12. But hope born of faith fights doubts only when it is anchored in Christ. And such hopes transcend our own limited desires. Zechariah and Elizabeth could hardly imagine how their long-hoped-for son would become the very forerunner of God’s own Son. They would learn that when God sends a heavenly messenger like Gabriel from the very presence of God himself, the promise will not be the foundation of limited hopes. You and I, as those baptized into the death and resurrection of Christ, live within great hopes, Christ-filled hopes, hopes that concern the defeat of death and the gift of abundant life. Gabriel’s message therefore comes also to us, concerns each of us in our own disappointments. Look beyond this moment, the messenger tells us. Look beyond your own personal and limited desires. Look to the larger story, the greater plan. Look to the grand plans God has for you in Christ’s death and resurrection, plans like those announced to the prophet Jeremiah in his own difficult times: “For I know the plans I have for you, declares the Lord, plans for welfare and not for evil, to give you a future and a hope. Then you will call upon me and come and pray to me, and I will hear you. You will seek me and find me” (Jer. 29:11–13). Yes, God has plans for each of us as well. And these plans in Christ are for our greater good, a good we often can’t even begin to imagine in the darkness of our struggles.

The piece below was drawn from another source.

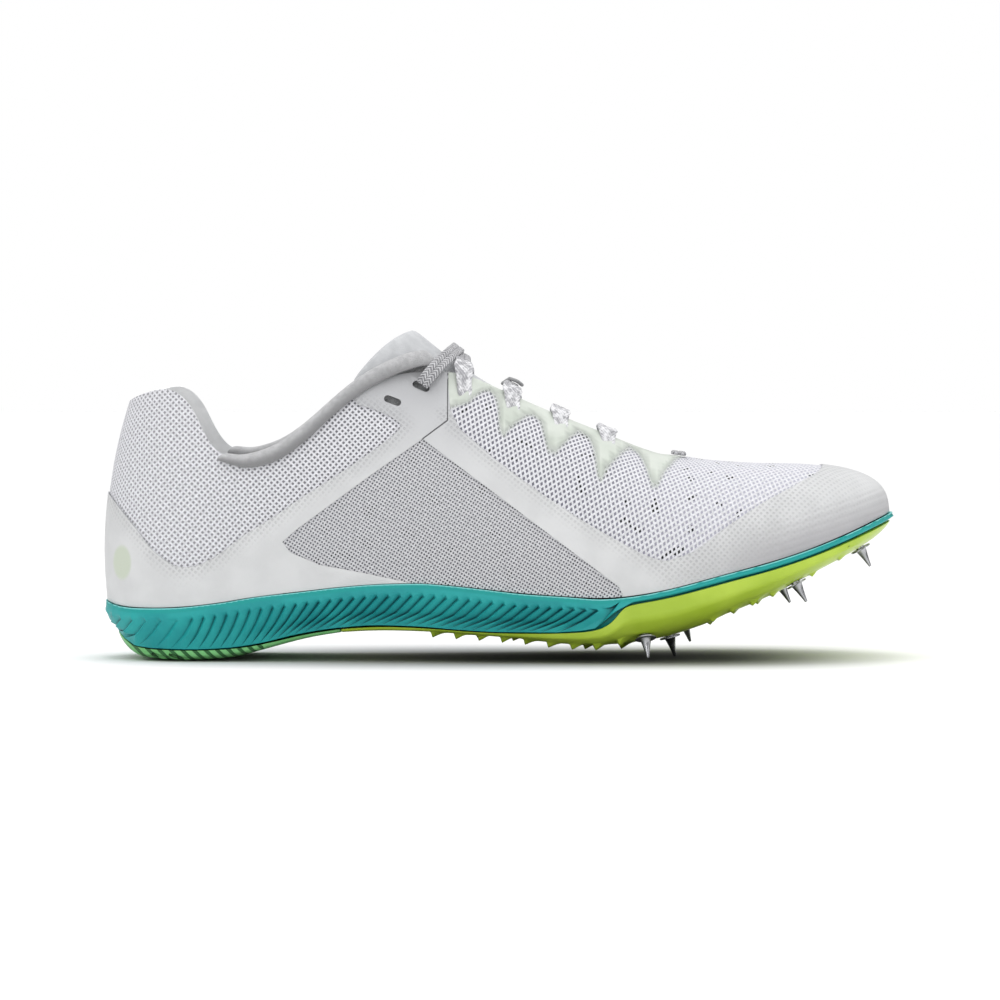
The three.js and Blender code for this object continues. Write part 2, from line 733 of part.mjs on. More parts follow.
// The sole unit: midsole wedge and forefoot band on top, heel rubber and spike plate underneath
const soleGap = 0.55; // clearance between midsole and rubber, whose facets don't line up
const proud = 1.0; // the sole's edge stands out past the upper
const bandHeight = 2.0; // thin forefoot band of the midsole
const rimHeight = 3.3; // plain rim above the ribs
const dish = 1.6; // hollow of the foot bed
const lipWidth = 2.0; // wall of the cup that the plate makes round the midsole
const soleRound = 2.9; // how square the sole's underside turns up to its side
const plateBack = 0.305 * length; // heel rubber ends and plate begins
const plateGap = 0.5; // shadow gap between them
const footTable = through(footRows, "foot", heelHeight);

const taperRows = [
  { at: 0.0, taper: 3.8 },
  { at: 0.06, taper: 2.4 },
  { at: 0.13, taper: 1.4 },
  { at: 0.3, taper: 0.8 },
  { at: 0.6, taper: 0.2 },
  { at: 0.66, taper: -proud },
  { at: 1.0, taper: -proud },
];
const taper = through(taperRows, "taper", 1);

// True x of the feather line at a section.
function edgeX(side, at) {
  return place(side, at, halfWidth[side](at), 0).x;
}

function footLine(x) {
  const band = featherLine(x) - gap - bandHeight;
  return x < wedgeEnd * length ? Math.min(footTable(x), band) : band;
}

// Thickness of rubber or plate under the foot, thinnest in the arch.
const rubberThickness = 3.3;
const thicknessRows = [
  { at: 0.0, thick: 0.49 },
  { at: 0.08, thick: 1.0 },
  { at: 0.15, thick: 0.97 },
  { at: 0.2, thick: 0.73 },
  { at: 0.26, thick: 0.52 },
  { at: 0.34, thick: 0.46 },
  { at: 0.5, thick: 0.46 },
  { at: 0.6, thick: 0.61 },
  { at: 1.0, thick: 0.61 },
];
const thickness = through(thicknessRows, "thick", rubberThickness);

// Top of the rubber's or the plate's rim, a little behind the step in the midsole's foot.
function lipTop(x) {
  return Math.min(footLine(x), footLine(x - 1.2)) - soleGap;
}

// A point of the sole's underside. Angle 0 is its top edge and a quarter turn is the spine.
// The skin that faces the midsole is `inset` from the side and a `lift` above the keel.
function underPoint(side, at, angle, inset, lifted, above) {
  const power = 2 / soleRound;
  const share = Math.max(Math.cos(angle), 0) ** power;
  const out = halfWidth[side](at) - taper(at) - inset;
  const rim = place(side, at, out, 0).x;
  const rimTop = lipTop(edgeX(side, at));
  const lift = (x) => (lifted ? thickness(x) : 0);
  const point = place(side, at, out * share, 0);
  const climb = (rimTop - keelLine(rim) - lift(rim)) * (1 - Math.sin(angle) ** power);
  const ground = lifted ? lift(point.x) + above : 0;
  point.z = Math.max(keelLine(point.x) + climb, 0) + ground;
  return point;
}

const underAngles = [0, 0.25, 0.6, 1.05, Math.PI / 2];

// Rubber or plate between two places along the shoe, closed round the heel or the toe.
function soleUnit(list) {
  const trip = roundTrip(list);
  const columns = trip.map(({ side, at }) => [
    ...[...underAngles].reverse().map((angle) => underPoint(side, at, angle, lipWidth, true, 0)),
    ...underAngles.map((angle) => underPoint(side, at, angle, 0, false, 0)),
  ]);
  const cut = list[0] === 0 ? list.length - 1 : columns.length - 1;
  const ends = [columns[cut], columns[(cut + 1) % columns.length]];
  const sides = skin(columns, { closed: true, skip: (i) => i === cut });
  return solidOf([...sides, ...cap([...ends[1], ...[...ends[0]].reverse().slice(1, -1)])]);
}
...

13. The angel high atop that Christmas tree may stand silent, but the real angels come during this holy season with incredible, life-changing messages of true hope. Gabriel’s message of hope to Zechariah, even in the midst of his doubt, has brought us life-changing and doubt-delivering hope too. And because the angels, like Gabriel, come from heaven itself, the messages they bear are God’s very Word. A heaven-born Word of promise. A Word with power to create faith, renew hope, and banish doubt. In Jesus’ name. Amen. Now the peace of God that passes all understanding, guard your hearts and minds in Christ Jesus until life everlasting. Amen.